Reviewing or approving a presidential decree-law in a Parliament where competition is fierce to praise, incense and even venerate President Kaïs Saïed, would be tantamount to blasphemy.
This attitude speaks volumes about Saïed's conception of the parliamentary role, reduced to a mere recording chamber, incapable even of preserving its vile status as an office of order.
II- Amendments to the decree-law on community companies
A number of changes have been made to a text that is nevertheless recent:
- The qualification criterion for local community companies (SOCOL) and regional community companies (SOCOR) is no longer geographical (based on activity), but personal (based on participants' place of residence).
- The minimum number of participants is lowered: from 50 to 10 for SOCOL, and from 50 to 15 for SOCOR.
- Share capital is reduced: from 10,000 to 5,000 dinars for SOCOL, and from 20,000 to 10,000 dinars for SOCOR.
- The creation of an electronic platform for the incorporation, registration and updating of SOCOs, via a National Register of Community Companies (RNSC).
- The number of board members is reduced from 6-12 to 3-5 for SOCOL, and 5-10 for SOCOR, with the possibility of renewing the three-year term twice.
- Elimination of the possibility of issuing optional interest-bearing shares.
- The minister in charge of SOCOs becomes the new supervisory authority: governors are no longer competent to assist or control SOCOs, which must now report administratively to this minister. The Minister can intervene within a given timeframe, and SOCOs must comply with his suggestions - perhaps in response to complaints to the Presidency about the actions of certain governors or delegates towards SOCOs, widely relayed on social networks.
- The privileges granted to SOCOs are spectacular: exemption from taxes and duties for the first ten years, suspension of VAT, preferential rates for bank financing, priority in private leases on state-owned land (agricultural and non-agricultural), as well as on private municipal land and forests. These leases are for 25 years, extendable to 40 years, and include rent-free periods for the first five years. In the event of multiple applications, lots will be drawn.
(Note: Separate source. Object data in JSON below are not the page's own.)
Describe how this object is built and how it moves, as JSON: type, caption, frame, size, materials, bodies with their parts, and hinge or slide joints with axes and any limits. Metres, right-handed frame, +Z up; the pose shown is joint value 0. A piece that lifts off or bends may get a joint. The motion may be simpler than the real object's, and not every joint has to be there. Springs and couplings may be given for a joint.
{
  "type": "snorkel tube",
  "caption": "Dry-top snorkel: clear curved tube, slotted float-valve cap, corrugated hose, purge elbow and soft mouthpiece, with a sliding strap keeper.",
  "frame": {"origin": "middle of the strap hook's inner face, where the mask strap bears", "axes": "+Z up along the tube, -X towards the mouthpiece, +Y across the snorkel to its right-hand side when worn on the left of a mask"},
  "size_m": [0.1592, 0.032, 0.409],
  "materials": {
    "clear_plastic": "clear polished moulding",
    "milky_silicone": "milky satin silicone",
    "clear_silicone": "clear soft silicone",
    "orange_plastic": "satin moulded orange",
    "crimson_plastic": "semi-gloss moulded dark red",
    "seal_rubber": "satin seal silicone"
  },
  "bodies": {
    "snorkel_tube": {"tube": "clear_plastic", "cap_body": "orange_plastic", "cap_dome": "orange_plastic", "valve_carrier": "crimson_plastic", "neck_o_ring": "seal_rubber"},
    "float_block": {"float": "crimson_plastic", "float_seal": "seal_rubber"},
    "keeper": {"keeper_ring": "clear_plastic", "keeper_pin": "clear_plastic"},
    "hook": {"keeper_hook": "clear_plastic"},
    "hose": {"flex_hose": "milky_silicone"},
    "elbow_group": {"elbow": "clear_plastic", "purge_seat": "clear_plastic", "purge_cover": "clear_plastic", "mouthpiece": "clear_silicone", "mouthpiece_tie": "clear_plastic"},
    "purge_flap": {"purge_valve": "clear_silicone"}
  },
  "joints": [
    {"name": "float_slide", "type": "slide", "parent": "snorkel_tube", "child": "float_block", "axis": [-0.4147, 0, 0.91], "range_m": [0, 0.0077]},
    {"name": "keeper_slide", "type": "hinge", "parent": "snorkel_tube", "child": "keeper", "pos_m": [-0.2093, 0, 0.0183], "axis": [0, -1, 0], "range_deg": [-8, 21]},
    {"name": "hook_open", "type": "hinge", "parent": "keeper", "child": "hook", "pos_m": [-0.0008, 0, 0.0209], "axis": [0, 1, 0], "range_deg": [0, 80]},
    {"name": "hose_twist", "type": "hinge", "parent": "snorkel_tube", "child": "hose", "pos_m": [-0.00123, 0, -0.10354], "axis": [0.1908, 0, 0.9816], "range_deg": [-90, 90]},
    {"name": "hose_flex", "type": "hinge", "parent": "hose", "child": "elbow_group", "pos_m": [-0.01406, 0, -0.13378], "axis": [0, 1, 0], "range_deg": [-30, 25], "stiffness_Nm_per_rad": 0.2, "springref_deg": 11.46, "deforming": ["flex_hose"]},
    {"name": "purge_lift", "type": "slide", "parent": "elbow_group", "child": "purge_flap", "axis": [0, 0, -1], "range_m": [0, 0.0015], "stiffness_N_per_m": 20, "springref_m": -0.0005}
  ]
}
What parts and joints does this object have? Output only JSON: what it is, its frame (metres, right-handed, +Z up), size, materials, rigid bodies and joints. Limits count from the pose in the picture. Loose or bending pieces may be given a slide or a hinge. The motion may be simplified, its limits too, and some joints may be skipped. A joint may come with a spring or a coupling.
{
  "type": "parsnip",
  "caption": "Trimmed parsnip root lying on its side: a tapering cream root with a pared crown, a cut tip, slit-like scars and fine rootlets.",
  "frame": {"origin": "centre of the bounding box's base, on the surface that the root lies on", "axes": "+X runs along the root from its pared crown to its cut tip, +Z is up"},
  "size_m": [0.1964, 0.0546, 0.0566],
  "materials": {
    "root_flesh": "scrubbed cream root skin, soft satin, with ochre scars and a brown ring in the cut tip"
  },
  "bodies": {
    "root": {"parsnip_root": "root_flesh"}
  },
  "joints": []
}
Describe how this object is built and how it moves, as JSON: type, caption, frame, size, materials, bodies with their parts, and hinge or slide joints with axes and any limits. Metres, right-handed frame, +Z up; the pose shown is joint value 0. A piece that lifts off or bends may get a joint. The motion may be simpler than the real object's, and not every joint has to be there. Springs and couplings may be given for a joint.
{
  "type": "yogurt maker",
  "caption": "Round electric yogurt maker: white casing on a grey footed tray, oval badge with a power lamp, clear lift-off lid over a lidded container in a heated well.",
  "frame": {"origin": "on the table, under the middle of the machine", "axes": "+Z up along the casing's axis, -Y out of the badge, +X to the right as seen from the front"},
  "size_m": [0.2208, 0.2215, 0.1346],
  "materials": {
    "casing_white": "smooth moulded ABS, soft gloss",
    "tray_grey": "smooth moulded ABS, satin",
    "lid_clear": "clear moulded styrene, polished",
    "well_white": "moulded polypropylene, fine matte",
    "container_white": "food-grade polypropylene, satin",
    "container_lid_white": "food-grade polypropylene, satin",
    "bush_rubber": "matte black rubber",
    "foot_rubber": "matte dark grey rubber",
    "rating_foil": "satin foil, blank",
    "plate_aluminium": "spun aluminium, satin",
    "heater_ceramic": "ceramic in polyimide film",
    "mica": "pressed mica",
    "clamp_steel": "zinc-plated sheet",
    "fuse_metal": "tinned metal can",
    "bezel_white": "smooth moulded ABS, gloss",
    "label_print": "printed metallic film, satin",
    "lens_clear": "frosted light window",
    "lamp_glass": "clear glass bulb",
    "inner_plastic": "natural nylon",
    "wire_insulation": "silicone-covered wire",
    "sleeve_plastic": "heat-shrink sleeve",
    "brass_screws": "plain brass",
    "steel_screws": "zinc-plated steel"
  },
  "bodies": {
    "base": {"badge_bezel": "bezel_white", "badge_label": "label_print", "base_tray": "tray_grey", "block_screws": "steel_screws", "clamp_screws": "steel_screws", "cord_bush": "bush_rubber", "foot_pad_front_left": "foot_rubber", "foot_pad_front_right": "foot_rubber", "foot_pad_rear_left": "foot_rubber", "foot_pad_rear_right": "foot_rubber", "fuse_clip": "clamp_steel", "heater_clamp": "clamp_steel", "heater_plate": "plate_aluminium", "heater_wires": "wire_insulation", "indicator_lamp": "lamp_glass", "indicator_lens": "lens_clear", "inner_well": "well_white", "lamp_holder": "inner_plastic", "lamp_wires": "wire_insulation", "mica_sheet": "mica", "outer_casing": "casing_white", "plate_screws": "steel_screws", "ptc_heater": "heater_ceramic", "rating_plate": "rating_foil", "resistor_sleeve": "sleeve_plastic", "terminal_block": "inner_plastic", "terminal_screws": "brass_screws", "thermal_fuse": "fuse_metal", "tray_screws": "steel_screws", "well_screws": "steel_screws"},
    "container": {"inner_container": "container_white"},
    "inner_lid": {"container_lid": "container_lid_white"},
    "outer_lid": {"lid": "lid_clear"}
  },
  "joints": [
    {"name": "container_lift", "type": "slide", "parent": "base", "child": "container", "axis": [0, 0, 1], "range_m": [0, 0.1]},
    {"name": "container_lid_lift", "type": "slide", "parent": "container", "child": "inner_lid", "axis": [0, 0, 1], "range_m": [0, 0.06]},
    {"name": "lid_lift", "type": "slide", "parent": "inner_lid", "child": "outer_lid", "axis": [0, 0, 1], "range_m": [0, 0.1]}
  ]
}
For SOCOs operating in the transport sector, specific privileges will be defined by regulatory texts.
III- not a viable development model
As soon as they were introduced in 2022, all the experts agreed that this project was stillborn, since it could neither be viable nor provide economic or social solutions capable of transforming modes of production, operation or services, at both macro and micro levels.
This populist, do-it-yourself recipe does not even serve the presidential propaganda, which presents it as a "revolution" likely to provide answers to human challenges on a planetary scale - as Kaïs Saïed has stated, without laughter, on several occasions. The meagre and derisory results of these companies have cruelly betrayed the president's expectations.
But this brutal landing in reality has not discouraged the president, who is stubbornly determined to maintain his pious hope.
By recalling the theory of the dead horse, Kaïs Saïed implicitly admits in this new text that his idea as conceived in 2022 was neither realistic nor feasible. Today, he is spoiling the SOCOs with privileges of imperial largesse, at a time when the country is experiencing a vertiginous imbalance in its public finances.
Despite all these facilities, these companies remain a failure, because they defy economic and social logic.
Why, then, is President Saïed so keen to promote them?
He is ready to intervene at any time to promote them; in fact, a specific budget line has been allocated to them in the Finance Bill.
Kaïs Saïed, although he has always shown a moody and impavid character, has a definite sense of tactics - which is not obvious when it comes to community companies.
If we don't confine ourselves to conceiving of these companies as an economic model, we can discern elements of a political response to the President's stubbornness. Indeed, Kaïs Saïed confirms the suspicions of political clientelism: these companies will play the role of intermediary bodies - a role he denies to civil society and political parties. In reality, they will be a sort of soviets or kibbutzim à la tunisienne, breeding grounds for "honest and patriotic people" according to Saïed's definition, i.e. loyal to the Massimo leader, in exchange for privileges.
A new, crude version of popular rent-seeking this time.
Pending the unlikely approval of parliamentarians, it is certain that new decree-laws will patch up this institution dreamt up by the president - and a nightmare for the country's economy and the principles of the rule of law - according to the clientelist needs of the supreme commander and the loyalties of his subjects.